Pandora's Seed takes us on a powerful and provocative globe-trotting tour of human history, back to a seminal event roughly 10,000 years ago, when our species made a radical shift in its way of life: we became farmers rather than hunter-gatherers, setting in motion a momentous chain of events that could not have been foreseen at the time.
Although this decision to control our own food supply is what propelled us into the modern world, Wells demonstrates with the latest genetic and anthropological data that such a dramatic shift in lifestyle had a downside that we're only beginning to recognize. Growing grain crops ultimately made the planet more crowded, sedentary and unhealthy. The expanding population and the need to apportion limiting resources such as water created hierarchies and inequalities.
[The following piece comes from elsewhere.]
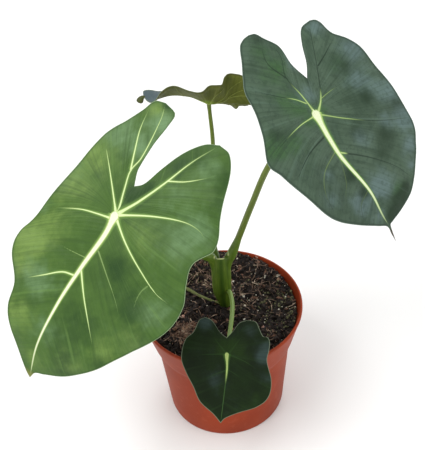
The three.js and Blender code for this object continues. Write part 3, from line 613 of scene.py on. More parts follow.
def leaf_sources(tree):
    """What the skin of a blade is drawn by: places on the leaf and patterns that follow its veins."""
    read = {key: add(tree, "ShaderNodeAttribute", attribute_name=key).outputs["Vector"]
            for key in ("flat", "weave", "tone", "pale", "veins_a", "veins_b", "veins_c")}
    place = add(tree, "ShaderNodeSeparateXYZ", {0: read["flat"]}).outputs
    pale = add(tree, "ShaderNodeSeparateXYZ", {0: read["pale"]}).outputs
    sources = {"u": place[0], "v": place[1], "edge": place[2], "lit rib": pale[0], "lit": pale[1],
               "sunk_shade": pale[2]}
    # The nearest vein of all, in its own half widths
    first, second, third = (add(tree, "ShaderNodeVectorMath", {0: read[key]},
                                operation="ABSOLUTE").outputs[0]
                            for key in ("veins_a", "veins_b", "veins_c"))
    nearer = add(tree, "ShaderNodeVectorMath", {0: second, 1: third}, operation="MINIMUM").outputs[0]
    own = add(tree, "ShaderNodeSeparateXYZ", {0: first}).outputs
    rest = add(tree, "ShaderNodeSeparateXYZ", {0: nearer}).outputs
    sources["rib"], vein = own[0], own[1]
    for other in (own[2], *rest):
        vein = add(tree, "ShaderNodeMath", {0: vein, 1: other}, operation="MINIMUM").outputs[0]
    sources["vein"] = vein
    # Patches of tone with edges broken up over about 8 mm: dark green, warm green and painted sheen, the
    # first two partly painted shade and painted light
    cloud = add(tree, "ShaderNodeTexNoise", {"Vector": read["flat"], "Scale": 0.13, "Detail": 4.0})
    tone = add(tree, "ShaderNodeVectorMath", {0: cloud.outputs["Color"], 1: (0.6, 0.6, 0.6),
                                              2: read["tone"]}, operation="MULTIPLY_ADD").outputs[0]
    for key, socket in zip(("dark", "warm", "painted_sheen"),
                           add(tree, "ShaderNodeSeparateXYZ", {0: tone}).outputs):
        sources[key] = socket
    stretched, nerve_way = (add(tree, "ShaderNodeVectorMath", {0: read["weave"], 1: stretch},
                                operation="MULTIPLY").outputs[0]
                            for stretch in ((0.22, 0.02, 1), (1, 0.05, 1)))
    # Streaks about 4 mm wide along the veins, blotches about 20 mm and mottle about 3 mm across
    for key, vector, scale, detail in (("streaks", stretched, 1.0, 3.0),
                                       ("blotches", read["flat"], 0.05, 2.0),
                                       ("mottle", read["flat"], 0.35, 3.0)):
        sources[key] = add(tree, "ShaderNodeTexNoise", {"Vector": vector, "Scale": scale,
                                                        "Detail": detail}).outputs["Fac"]
    # Fine side nerves and the net between them: too fine to show, so the nerves are drawn about 3 mm
    # apart and the net with cells about 1.2 mm wide
    sources["nerves"] = add(tree, "ShaderNodeTexWave", {
        "Vector": nerve_way, "Scale": 0.105, "Distortion": 1.6, "Detail": 1.0,
        "Detail Scale": 0.6}, bands_direction="X").outputs["Fac"]
    sources["net"] = add(tree, "ShaderNodeTexVoronoi", {"Vector": read["flat"], "Scale": 0.8},
                         feature="DISTANCE_TO_EDGE").outputs["Distance"]
    return sources


def leaf_skin(name, ground, layers, relief, **surface):
    """Living leaf tissue, its colour laid on by the layers and its relief by sources with weights."""
    material, tree, shader = new_material(name, **surface)
    sources = leaf_sources(tree)
    paint(tree, shader, ground, layers, sources)
    height = sources["net"]
    for key, weight in relief:
        height = add(tree, "ShaderNodeMath", {0: sources[key], 1: weight, 2: height},
                     operation="MULTIPLY_ADD").outputs[0]
    emboss(tree, shader, height, 0.35, 0.3)
    return material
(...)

The desire to control - and no longer cooperate with - nature altered the concept of religion, making deities fewer and more influential, foreshadowing today's fanaticisms. The proximity of humans and animals bred diseases that metastasized over time. Freedom of movement and choice were replaced by a pressure to work that is the forebear of anxiety and depression millions feel today. Wells then offers a hopeful prescription for altering a life to which we were always ill-suited, changing priorities and self-destructive appetites before it's too late.
A riveting and accessible scientific detective story, Pandora's Seed is an eye-opening book for anyone fascinated by the past and concerned about the future.
PUBLISHERS WEEKLY
More food but also disease, craziness, and anomie resulted from the agricultural revolution, according to this diffuse meditation on progress and its discontents. Wells (The Journey of Man), a geneticist, anthropologist, and National Geographic Society explorer-in-residence, voices misgivings about the breakthrough to farming 10,000 years ago, spurred by climate change. The food supply was more stable, but caused populations to explode; epidemics flourished because of overcrowding and proximity to farm animals; despotic governments emerged to organize agricultural production; and warfare erupted over farming settlements. Then came urbanism and modernity, which clashed even more intensely with our nomadic hunter-gatherer nature. Nowadays, Wells contends, we are both stultified and overstimulated, cut off from the land and alienated from one other, resulting in mental illness and violent fundamentalism. Wells gives readers an engaging rundown of the science that reconstructs the prehistoric past, but he loses focus in trying to connect that past to every contemporary issue from obesity to global warming, and his solution is unconvincingly simple: Want less. B&w photos.